Dr Rommel Tickoo, senior consultant, internal medicine, Max Hospital said keeping the doors and windows shut, especially at dawn and dusk, to keep mosquitoes out and using insect-repellent creams, aerosol sprays and bed nets would also help in keeping the vectors at bay. “As far as possible, wear full-sleeved shirts and trousers and don’t allow rainwater to collect, especially inside water tanks, coolers, water pots and tyres,” said Dr Tickoo.
To guard against food and water borne diarrhoea, typhoid and hepatitis A that causes jaundice, experts also say that one should avoid eating out much, especially at roadside eateries. Drinking only packaged or boiled water and eating freshly cooked food are some of the other must-dos.
“Ice used in restaurants and juice stalls is another source of infection. Use swimming pools that are cleaned properly as these could be a source of infection too,” Tickoo added.
The government hospitals have designated wards to handle cases of dengue and malaria during the peak season.

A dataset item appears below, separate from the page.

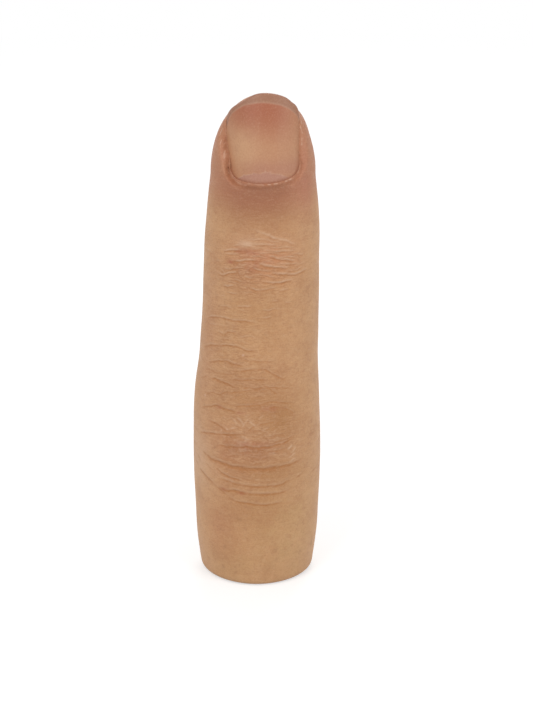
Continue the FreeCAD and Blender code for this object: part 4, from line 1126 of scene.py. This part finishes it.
coarse_angle = skin_angle[::2]
arc = np.linspace(np.pi / 2, 0, 26)[1:]
straight = np.linspace(LINER_STRAIGHT, LINER_WALL / 2, 60)[1:]
inside_radii = np.concatenate([LINER_INSIDE * np.cos(arc), np.full(straight.size, LINER_INSIDE)])
inside_heights = np.concatenate([LINER_STRAIGHT + LINER_INSIDE * np.sin(arc), straight])
for height in GROOVE_HEIGHTS:
    inside_radii += GROOVE_DEPTH * bell(inside_heights, height, GROOVE_WIDTH)
lip = np.linspace(np.pi, 2 * np.pi, 10)[1:-1]
lip_radii = LINER_INSIDE + LINER_WALL / 2 * (1 + np.cos(lip))
lip_heights = LINER_WALL / 2 * (1 + np.sin(lip))
outside_radius = LINER_INSIDE + LINER_WALL
outside_straight = np.linspace(LINER_WALL / 2, OUTSIDE_STRAIGHT, 12)
straight_radii = np.full(outside_straight.size, outside_radius)
outside_radii = np.concatenate([straight_radii, outside_radius * np.cos(arc[::-1])])
outside_arc = LINER_STRAIGHT + outside_radius * np.sin(arc[::-1])
liner_radii = np.concatenate([inside_radii, lip_radii, outside_radii])
liner_heights = np.concatenate([inside_heights, lip_heights, outside_straight, outside_arc])
liner_poles = [np.array([0, 0, LINER_STRAIGHT + radius]) for radius in (LINER_INSIDE, outside_radius)]
liner = ring_shell("liner", rows_about(liner_radii[:, None], liner_heights, coarse_angle), liner_poles)

paint = Paint("liner_silicone", specular=0.4)
place = paint.place()
clouds = paint.noise(place, 2.0, 3.0, 0.6)
dust = paint.noise(place, 0.2, 2.0, 0.5)
colour = paint.coats(
    (206, 176, 152),
    (paint.spread(clouds, 0.35, 0.7), (192, 156, 130)),
    (paint.spread(dust, 0.6, 0.8, 0, 0.4), (222, 200, 180)),
)
liner_material = paint.finished(colour, dust, depth_mm=0.012, worn=(clouds, 0.38, 0.5))
liner.data.materials.append(liner_material)
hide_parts("suction_liner")
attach(liner, "base")

# ------------------------------------------------------------------ cup
# A rigid resin cup cast over the end of the liner, with two sunk holes for the screws that hold
# the fork. Its surface is as it came from the mould, a little cloudy.
paint = Paint("cup_resin")
place = paint.place()
clouds = paint.noise(place, 2.4, 4.0, 0.6)
bubbles = paint.noise(place, 0.35, 2.0, 0.5)
colour = paint.coats(
    (206, 196, 172),
    (paint.spread(clouds, 0.35, 0.7), (188, 176, 148)),
    (paint.spread(bubbles, 0.62, 0.78, 0, 0.5), (228, 222, 204)),
)
repaint(paint.finished(colour, clouds, depth_mm=0.03, worn=(clouds, 0.28, 0.42)), "socket_cup")

# ------------------------------------------------------------------ links, fork and screws
# The skeleton: a fork, a middle bar and an end blade milled from stainless steel, hinged on
# shoulder screws with brass nuts and thin slippery washers, and screwed down to the cup.
LINKS = ("pip_fork", "middle_link", "distal_link")
SCREWS = ("anchor_screws", "pip_screw", "dip_screw")
NUTS = ("pip_nut", "dip_nut")
ALONG, ACROSS = (1, 1, 0.05), (0.1, 1, 1)
METALS = [
    ("steel", (196, 198, 200), (178, 180, 183), 0.30, ALONG, LINKS),
    ("screw_steel", (176, 178, 182), (152, 154, 160), 0.26, ACROSS, SCREWS),
    ("brass", (214, 184, 116), (196, 160, 92), 0.28, ACROSS, NUTS),
]

# Machined metal: tool marks as noise drawn out along one axis, with slight colour change.
for name, first, second, roughness, tool_path, nodes in METALS:
    paint = Paint(name, roughness=roughness, metallic=1.0)
    marks = paint.noise(paint.place(tool_path), 0.12, 3.0, 0.6)
    clouds = paint.noise(paint.place(), 1.5, 3.0, 0.6)
    colour = paint.coats(first, (paint.spread(clouds, 0.35, 0.7), second))
    worn = (marks, roughness - 0.07, roughness + 0.09)
    repaint(paint.finished(colour, marks, depth_mm=0.004, worn=worn), *nodes)

paint = Paint("washer_polymer", specular=0.4)
rings = paint.noise(paint.place((0.3, 1, 1)), 0.3, 2.0, 0.5)
colour = paint.coats((232, 230, 222), (paint.spread(rings, 0.4, 0.7), (216, 213, 202)))
washer_material = paint.finished(colour, rings, depth_mm=0.006, worn=(rings, 0.42, 0.55))
repaint(washer_material, "pip_washers", "dip_washers")

# ------------------------------------------------------------------ foam cores
# Soft foamed silicone that fills the finger between the skin and the links. Each core is poured
# round its link, so it has a channel of the link's shape, and its cut faces show open cells.
FOAM_GAP = 0.1
FOAM_LOW, FOAM_HIGH = 29.7, 48.4
TIP_FOAM_LOW, SHOULDER_TOP, SLIT_TOP = 57.6, 61.1, 71.7
CHANNEL_HALF = (2.64, 2.70)
SLIT_HALF = (3.30, 0.70)
BOX_POWER = 24
CELL_DEPTH, CUT_CELL_DEPTH = 0.14, 0.16
CUT_ROWS = 14


def foam_outside(heights):
    """Rows of the finger's form drawn in to the foam, with open cells pressed in by noise."""
    angles, levels = np.meshgrid(coarse_angle, heights)
    form = finger_form(angles, levels, WALL + FOAM_GAP)
    cells = np.clip(soft_noise(form, 0.5, 51) + 0.5 * soft_noise(form, 0.25, 52), 0, None)
    return form - surface_normals(form) * (CELL_DEPTH * cells)[..., None]


def box_rows(halves, heights):
    """Rows round a rectangle with small round corners: each angle's ray is cut by a flattened oval
    of high power, which is nearly a rectangle."""
    across, forward = np.sin(coarse_angle) / halves[0], np.cos(coarse_angle) / halves[1]
    reach = (np.abs(across) ** BOX_POWER + np.abs(forward) ** BOX_POWER) ** (-1 / BOX_POWER)
    return rows_about(reach, heights, coarse_angle)


def cut_face(start, end, seed, inwards):
    """Rows that cross a cut face from one ring to another, with cells pressed in along the height."""
    rows = start + (end - start) * np.linspace(0, 1, CUT_ROWS + 2)[1:-1, None, None]
    rows[..., 2] += inwards * CUT_CELL_DEPTH * np.clip(soft_noise(rows, 0.45, seed), 0, None)
    return rows


outer = foam_outside(np.linspace(FOAM_LOW, FOAM_HIGH, 76))
channel = box_rows(CHANNEL_HALF, np.linspace(FOAM_HIGH, FOAM_LOW, 14))
top_face, low_face = cut_face(outer[-1], channel[0], 53, -1), cut_face(channel[-1], outer[0], 54, 1)
foam_lower = ring_shell("foam_lower", np.concatenate([outer, top_face, channel, low_face]))

tip_foam_rise = TIP_RISE - WALL - FOAM_GAP
rounded = TIP_START + tip_foam_rise * np.sin(np.linspace(0, np.pi / 2, 40))[1:-1]
outer = foam_outside(np.concatenate([np.linspace(TIP_FOAM_LOW, TIP_START, 40), rounded]))
slit = box_rows(SLIT_HALF, np.linspace(SLIT_TOP, SHOULDER_TOP, 8))
channel = box_rows(CHANNEL_HALF, np.linspace(SHOULDER_TOP, TIP_FOAM_LOW, 5))
low_face = cut_face(channel[-1], outer[0], 55, 1)
foam_poles = [np.array([0, 0, SLIT_TOP]), np.array([LEAN[-1], -TIP_SETBACK, TIP_START + tip_foam_rise])]
foam_upper = ring_shell("foam_upper", np.concatenate([slit, channel, low_face, outer]), foam_poles)

paint = Paint("foam", specular=0.3)
place = paint.place()
open_cells = paint.spread(paint.cells(place, 3.2), 0.0, 0.25)
clouds = paint.noise(place, 1.8, 3.0, 0.6)
colour = paint.coats(
    (214, 180, 158),
    (paint.spread(clouds, 0.35, 0.7), (200, 162, 138)),
    # Painted shade: the pits of the open cells are painted darker.
    (paint.times(open_cells, 0.4), (170, 128, 104)),
)
cell_walls = paint.sum(1.0, open_cells, "SUBTRACT")
foam_material = paint.finished(colour, cell_walls, depth_mm=0.08, worn=(clouds, 0.8, 0.92))
for piece, node, body in (
    (foam_lower, "foam_middle", "middle"),
    (foam_upper, "foam_distal", "distal"),
):
    piece.data.materials.append(foam_material)
    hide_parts(node)
    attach(piece, body)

“Patients come to us from all across the city and we are prepared for them. Anyone who comes with fever will be screened for dengue. There is a separate ward for dengue and malaria and around 50-60 beds set aside for them. We check regularly if there is stagnation of water in the hospital premises. If stagnant water is found, it is immediately cleared or sprayed with anti-larvae spray as per requirements,” said Dr Siddharth Ramji, medical superintendent, Lok Nayak hospital.